Thanks for the replies..
Matteo,
We'r running 94.6 since February so, sadly the prod cluster doesn't have
this SKIP_FLUSH option right now. Would be great if there are options I
could use right now until we upgrade to 98.
Ted,
Thanks for the jira. That is exactly what we intend to use for running
the MR jobs over snapshots. Just wanted to know how easy/lightweight
snapshotting can be before we set our eyes on moving the whole thing over.
Cheers,
-Gautam.
On Tue, Aug 12, 2014 at 3:24 PM, Ted Yu <[email protected]> wrote:
> Gautum:
> Please take a look at this:
> HBASE-8369 MapReduce over snapshot files
>
> Cheers
>
>
> On Tue, Aug 12, 2014 at 3:11 PM, Matteo Bertozzi <[email protected]>
> wrote:
>
> > There is HBASE-10935, included in 0.94.21 where you can specify to skip
> > the memstore flush and the result will be the online version of an
> "offline
> > snapshot"
> >
> >
> > snapshot 'sourceTable', 'snapshotName', {SKIP_FLUSH => true}
> >
> >
> >
> > On Tue, Aug 12, 2014 at 10:58 PM, Gautam <[email protected]>
> wrote:
> >
> > > Hello,
> > >
> > > We'v been using and loving Hbase for couple of months now.
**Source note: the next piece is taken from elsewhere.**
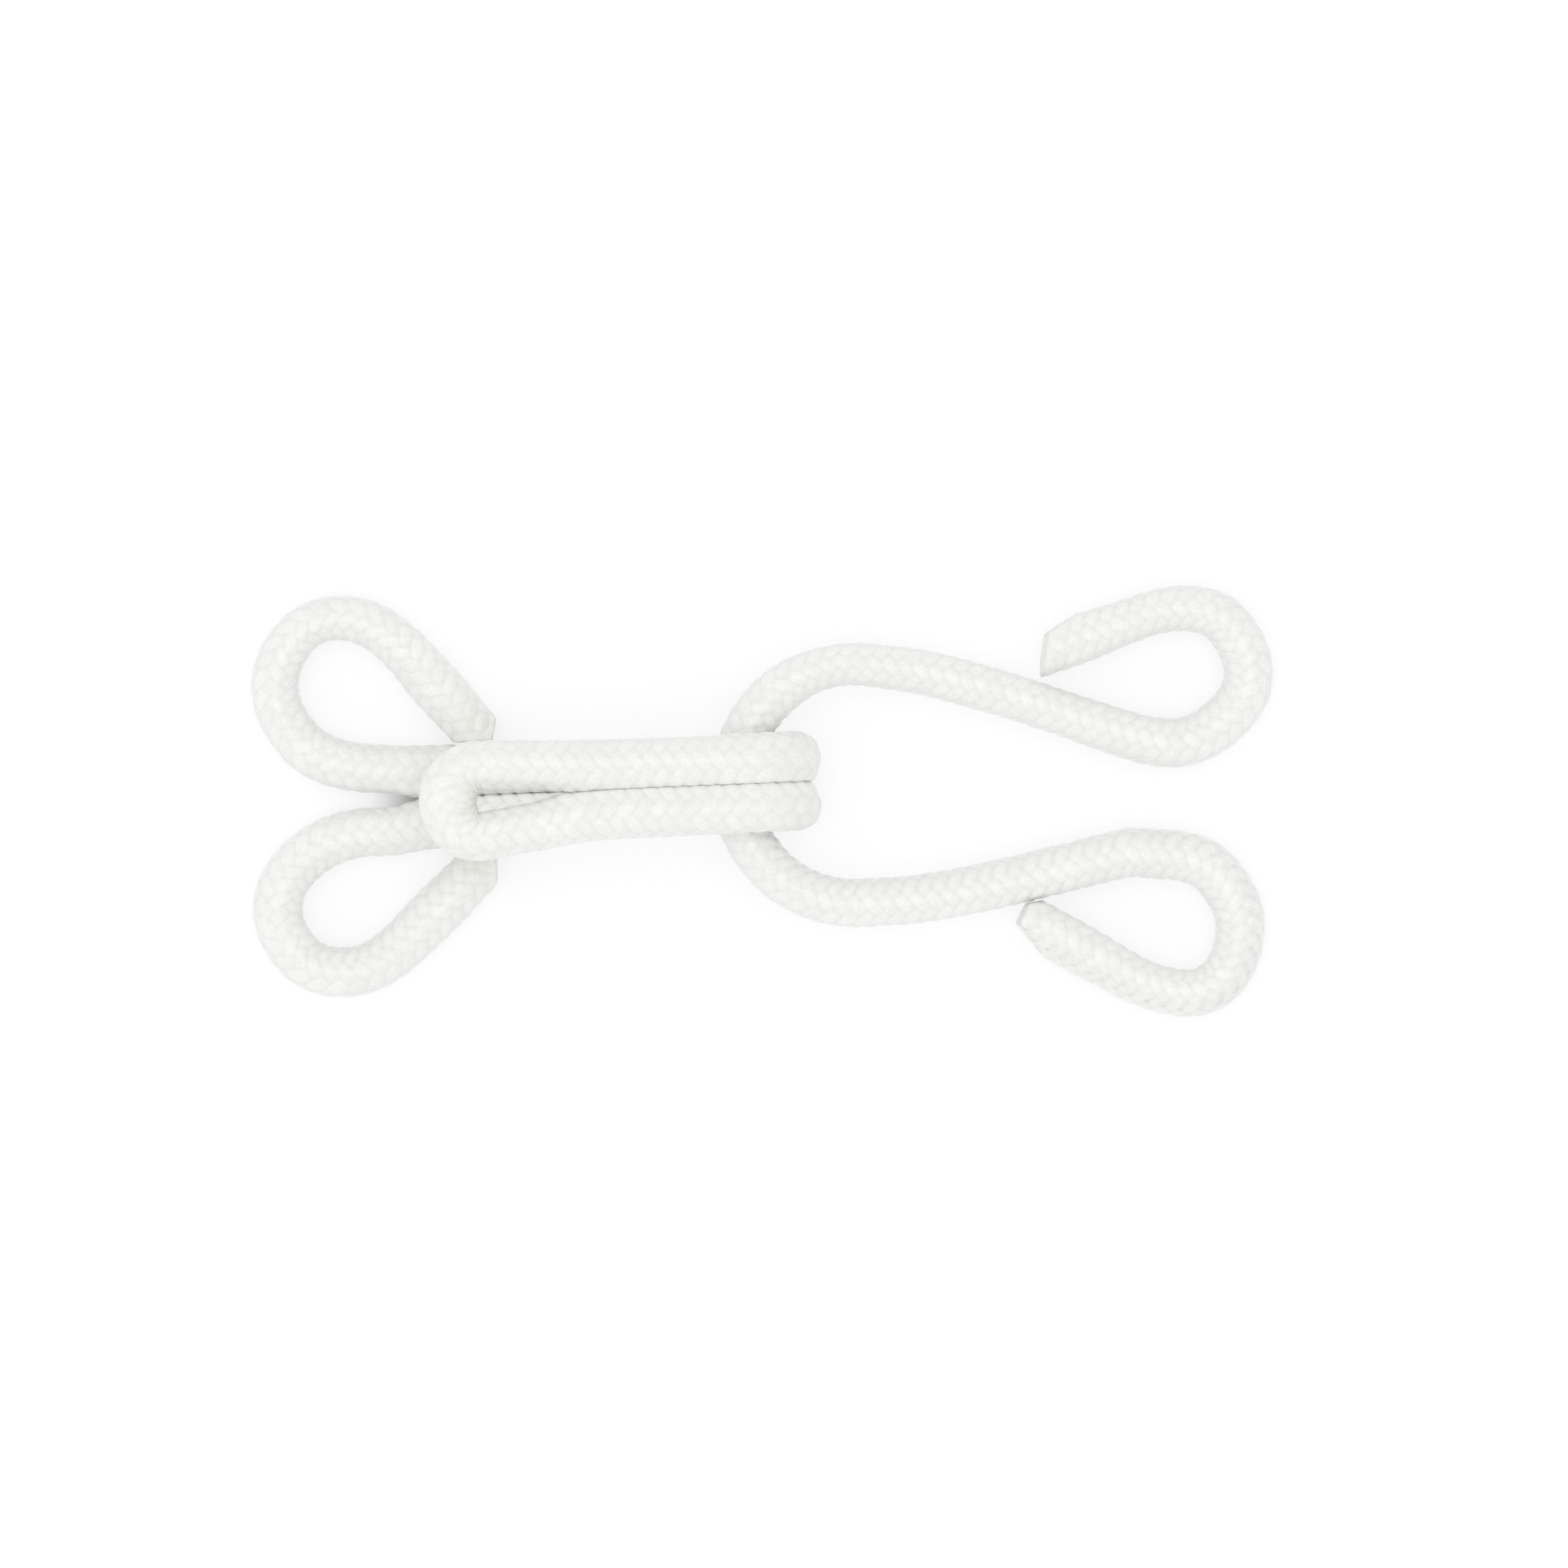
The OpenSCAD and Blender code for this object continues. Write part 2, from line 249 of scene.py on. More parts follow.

Our
> > primary
> > > usecase for Hbase is writing events in stream to an online time series
> > > Hbase table. Every so often we run medium to large batch scan MR jobs
> on
> > > sections (1hour, 1 day, 1 week) of this same time series table. This
> > > online table is now showing spikes whenever these large batched read
> jobs
> > > are run. Write throughput goes down while these sequential scans are
> > > running on the table.
> > >
> > > We'v been playing around with snapshots and are considering using
> > snapshots
> > > to take over the responsibility for running these scheduled hourly,
> > daily,
> > > weekly jobs so that the online table doesn't get affected. From
> > preliminary
> > > tests it looks like online snapshots take waay too long. The snapshot
> job
> > > times out after 60secs. The time was spent flushing the memstores on
> all
> > > region servers (as expected) which seems to take too long. Also it
> seems
> > > from the RS logs like this is done serially.
> > >
> > > Offline snapshots isn't an option since we can't disable this table
> which
> > > serves the event writing.
> > >
> > > *We'r running Hbase 94.6. Tried benchmarking snapshotting on a 9TB
> Table
> > > with 240 regions, 1 Column Family, 4 region servers. *
> > >
> > > All in all, I'd like to ask if things would improve if we upgraded to
> > Hbase
> > > 0.98.+ Are there known benchmark numbers on expected snapshot
> performance
> > > for 94.+ vs. 98.+ ? In an ideal scenario we'd like these MR jobs to
> > > dynamically take a snapshot, run the job, delete/re-use the snapshot
> > based
> > > on freshness. At the least, we need the snapshot to be fresh until the
> > last
> > > hour.
> > >
> > > Also from what I understand in Hbase, scans are not consistent at the
> > table
> > > level but are at the row level. Are there other ways I can query the
> > online
> > > table without hurting the write throughput?
> > >
> > > Cheers,
> > > -Gautam.
> > >
> >
>
--
"If you really want something in this life, you have to work for it. Now,
quiet! They're about to announce the lottery numbers..."